Four decades have passed since 1968, since the ‘Secular Sixties’. The ruling atheists in this country grin at the sight of empty churches and snotty undergrads – the politicians of tomorrow. They cringe at newcomers from Barbados and Jamaica, from Ghana and Nigeria who still crowd into little chapels and believe in the power of the Holy Spirit. The ruling atheists say: ‘Let them shoot their arrows. They’ll find out, prayer goes nowhere’. Then, along comes the minister of a mainline church. She looks over those empty pews. She hears the smirks from Downing Street or the student common room of an Oxbridge college, and thinks: ‘My word, we’re behind the times. Let’s demystify our worship. Let’s update our doctrines. Church? It’s not about mysteries, but morals. Prayer? It’s not God but feelings. God is an idea. Maybe, secular people will buy that’. Public morals, private feeling: that’s all that’s left of the Gospel, tailored to a secular age. In a secular age, you don’t kill faith; you starve it to death. You don’t outlaw God; you ignore him, you deny him authority on earth.
But what if you are the arrow? What if your prayer wells up straight from the core of who you are? What if you find yourself praying when you least expect to? What if your whole soul, your whole mind reaches out to God: a God you can’t see or hear, touch or taste? What are you to do with that hunger to pray? Turn it into a feeling, an idea – a delusion? Seven centuries ago, a scholar named Barlaam tried to do so. ‘Why waste your time at prayer?’ he told the monks of Mount Athos. ‘The light you see inside, it’s the light of your own mind. Study philosophy and science instead’. Demystify your worship, update your doctrines. Church? It’s not about mysteries, but morals. Prayer? It’s not about God but your feelings. God is an idea. One learned monk said: ‘No. I don’t pray to an idea; I pray to the Living God. I don’t stare at the light of my mind; I enter the Uncreated Light, the Light that is God himself. I don’t shoot an arrow into the air. I AM the arrow; and that arrow enters the very being of God’. That monk, the Archbishop of Thessalonica, was named Gregory Palamas.

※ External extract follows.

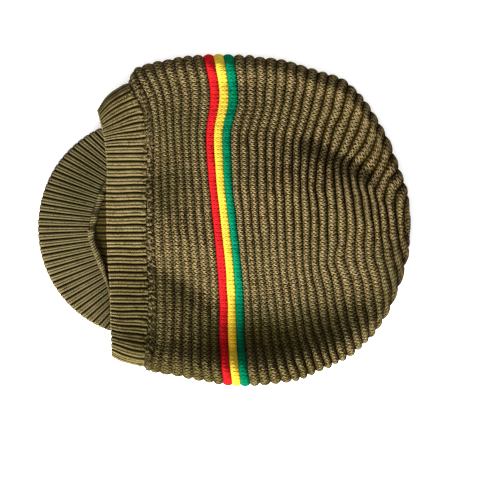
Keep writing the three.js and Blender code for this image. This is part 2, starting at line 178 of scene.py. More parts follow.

When you truly pray, Saint Gregory taught, you are your prayer; and, by the grace of an invisible, incomprehensible God, you become the God to whom you pray. You become by grace everything that God is by nature. Is that difficult to understand? Of course – if you’ve never prayed, it’s impossible to understand. If you’ve never prayed, church is about morals, not mystery; prayer is about feelings, not God. If you have never tasted true worship, you will flee the might of a secular age and forsake the flock. ‘He who is a hireling and not a shepherd, whose own the sheep are not, sees the wolf coming and leaves the sheep and flees; and the wolf snatches and scatters them’. A hireling leaves the flock paralysed, helpless before the wolf – the Secular Wolf. The good shepherd confronts the Wolf; denounces the Wolf; and, if necessary, lays his life down for the flock. Imprisoned. Tortured. Held for ransom. Saint Gregory paid dearly for teaching one truth: your prayer is real, not an illusion. Your prayer is you; and each of you has the potential to become infinitely more than what you are. To become God.
Brothers and Sisters in Christ: the scribes – the academic scholars of the day – thought, ‘How pointless, how blasphemous, to forgive a paralysed man!’ Faith, they figured, was about morals; prayer was a feeling, an idea – not an arrow that carries you into the very being of God. ‘Which is easier for you to grasp?’ Jesus asks. ‘That I make a paralytic walk, or have authority on this earth? Behold, then, I raise the paralysed man from his pallet. I carry the arrow of your prayer into the heart of my Father in the heavens. I – am the God you can see in the holy icons, hear in the chanting of the prayers, smell in the incense, touch in wood and paint and brocade, and taste in the Mysteries of my Precious Body and Divine Blood’. The unbeliever has no eyes to see, no ears to hear. So long as he is too arrogant to see and hear, he never will. ‘But I am still the Good Shepherd’, says Christ. ‘I know my own and they know me’.
At the prayers of the holy hierarch, Gregory Palamas, we shoot an arrow into the air and follow it … all the way, into eternal life.